From its halo-like orbit nearly a million miles from Earth, the James Webb Space Telescope sees further than human eyes have ever seen.
In May, astronomers announced that Webb had discovered the most distant galaxy yet found: a faint blob of red light that we see as it existed just 290 million years after the Big Bang. Light from this galaxy, which has several hundred million times the mass of the Sun, traveled more than 13 billion years until photons struck Webb's gold-covered mirror.
A few months later, in July, scientists released an image Webb had taken of a planet orbiting a star slightly cooler than the Sun, nearly 12 light-years from Earth.
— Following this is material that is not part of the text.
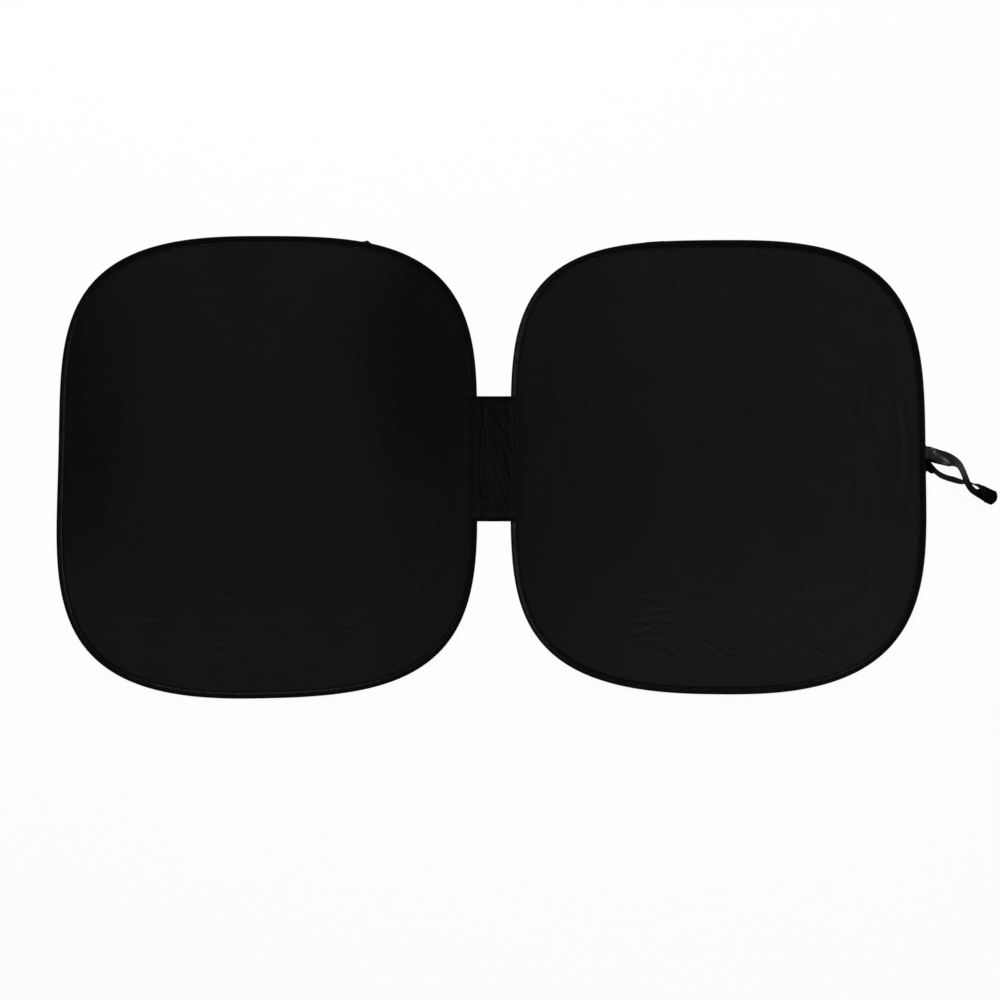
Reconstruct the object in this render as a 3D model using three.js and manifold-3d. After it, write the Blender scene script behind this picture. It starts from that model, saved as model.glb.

The alien world is several times as massive as Jupiter and the closest exoplanet ever directly imaged. One of Webb's science instruments has a coronagraph to blot out bright starlight, allowing the telescope to distinguish the faint signature of a nearby planet and use spectroscopy to measure its chemical composition.
This is just a taste of the discoveries the $10 billion Webb Telescope has made since it began making scientific observations in 2022. Judging from astronomers' interest in using Webb, many more will follow.
Breaking records
The Space Telescope Science Institute, which operates Webb on behalf of NASA and its international partners, said last week that it has received 2,377 unique proposals from science teams seeking observation time at the observatory. The institute issued a call for proposals earlier this year for the so-called “Cycle 4” series of observations with Webb.
This volume of proposals represents approximately 78,000 hours of observing time with Webb, nine times more than the telescope's available capacity for scientific observations in this cycle. The previous observation cycle had a similar “oversubscription” rate, but less overall observation time was available to the scientific community.